|Japan Table of Contents
With the introduction of Western building techniques, materials, and styles into Meiji Japan, new steel and concrete structures were built in strong contrast to traditional styles. Japan played some role in modern skyscraper design because of its long familiarity with the cantilever principle to support the weight of heavy tiled temple roofs. Frank Lloyd Wright was strongly influenced by Japanese spatial arrangements and the concept of interpenetrating exterior and interior space, long achieved in Japan by opening up walls made of sliding doors. In the late twentieth century, however, only in domestic and religious architecture was Japanese style commonly employed. Cities bristled with modern skyscrapers, epitomized by Tokyo's crowded skyline, reflecting a total assimilation and transformation of modern Western forms.

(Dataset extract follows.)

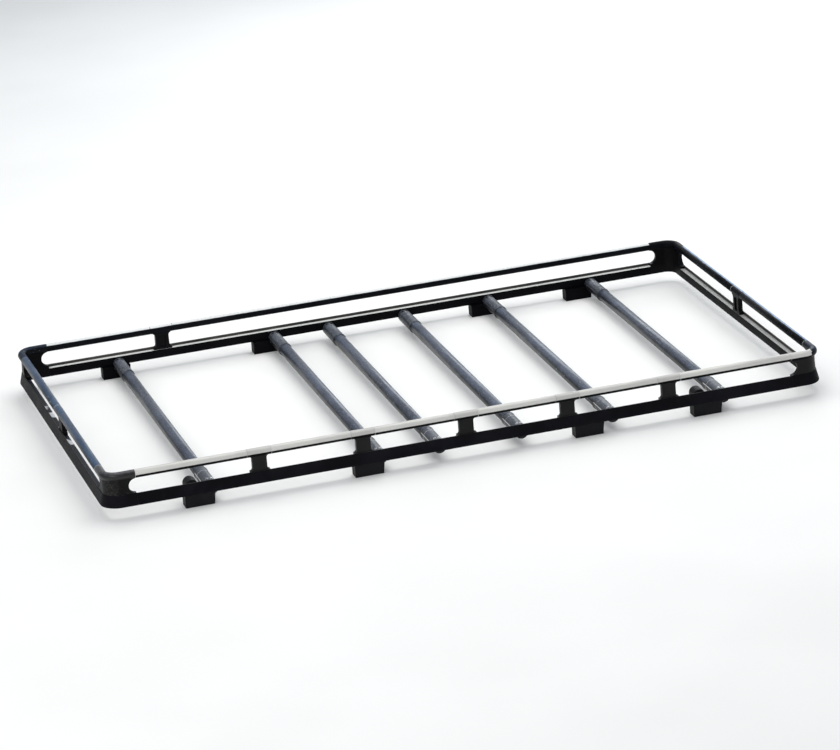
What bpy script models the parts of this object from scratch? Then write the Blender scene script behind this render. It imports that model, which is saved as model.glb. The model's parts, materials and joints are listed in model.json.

The widespread urban planning and reconstruction necessitated by the devastation of World War II produced such major architects as Maekawa Kunio and Tange Kenzo. Maekawa, a student of worldfamous architect Charles LeCorbusier, produced thoroughly international , functional modern works. Tange, who worked at first for Maekawa, supported this concept. Both were notable for infusing Japanese aesthetic ideas into starkly contemporary buildings, returning to the spatial concepts and modular proportions of tatami (sleeping mats), using textures to enliven the ubiquitous ferroconcrete and steel, and integrating gardens and sculpture into their designs. Tange used the cantilever principle in a pillar and beam system reminiscent of ancient imperial palaces; the pillar--a hallmark of Japanese traditional monumental timber construction-- became fundamental to his designs. Maki Fumihiko advanced new city planning ideas based on the principle of layering or cocooning around an inner space (oku), a Japanese spatial concept that was adapted to urban needs. He also advocated the use of empty or open spaces (ma), a Japanese aesthetic principle reflecting Buddhist spatial ideas. Another quintessentially Japanese aesthetic concept was a basis for Maki designs, which focused on openings onto intimate garden views at ground level while cutting off somtimes-ugly skylines. A dominant 1970s architectural concept, the "metabolism" of convertibility, provided for changing the functions of parts of buildings according to use, and remains influential.
A major architect of the 1970s and 1980s was Isozaki Arata, originally a student and associate of Tange's, who also based his style on the LeCorbusier tradition and then turned his attention toward the further exploration of geometric shapes and cubic silhouettes. He synthesized Western high-technology building concepts with peculiarly Japanese spatial, functional, and decorative ideas to create a modern Japanese style. Isozaki's predilection for the cubic grid and trabeated pergola in largescale architecture, for the semicircular vault in domestic-scale buildings, and for extended barrel vaulting in low, elongated buildings led to a number of striking variations. New Wave architects of the 1980s were influenced by his designs, either pushing to extend his balanced style, often into mannerism, or reacting against them.
A number of avant-garde experimental groups were encompassed in the New Wave of the late 1970s and the 1980s. They reexamined and modified the formal geometric structural ideas of modernism by introducing metaphysical concepts, producing some startling fantasy effects in architectural design. In contrast to these innovators, the experimental poetic minimalism of Ando Tadao embodied the postmodernist concerns for a more balanced, humanistic approach than that of structural modernism's rigid formulations. And 's buildings provided a variety of light sources, including extensive use of glass bricks and opening up spaces to the outside air. He adapted the inner courtyards of traditional Osaka houses to new urban architecture, using open stairways and bridges to lessen the sealed atmosphere of the standard city dwelling. His ideas became ubiquitous in the 1980s, when buildings were commonly planned around open courtyards or plazas, often with stepped and terraced spaces, pedestrian walkways, or bridges connecting building complexes . In 1989 And became the third Japanese to receive France's Prix de l'Académie d'Architecture, an indication of the international strength of the major Japanese architects, all of whom produced important structures abroad during the 1980s. Japanese architects were not only skilled practitioners in the modern idiom but also enriched postmodern designs worldwide with innovative spatial perceptions, subtle surface texturing, unusual use of industrial materials, and a developed awareness of ecological and topographical problems.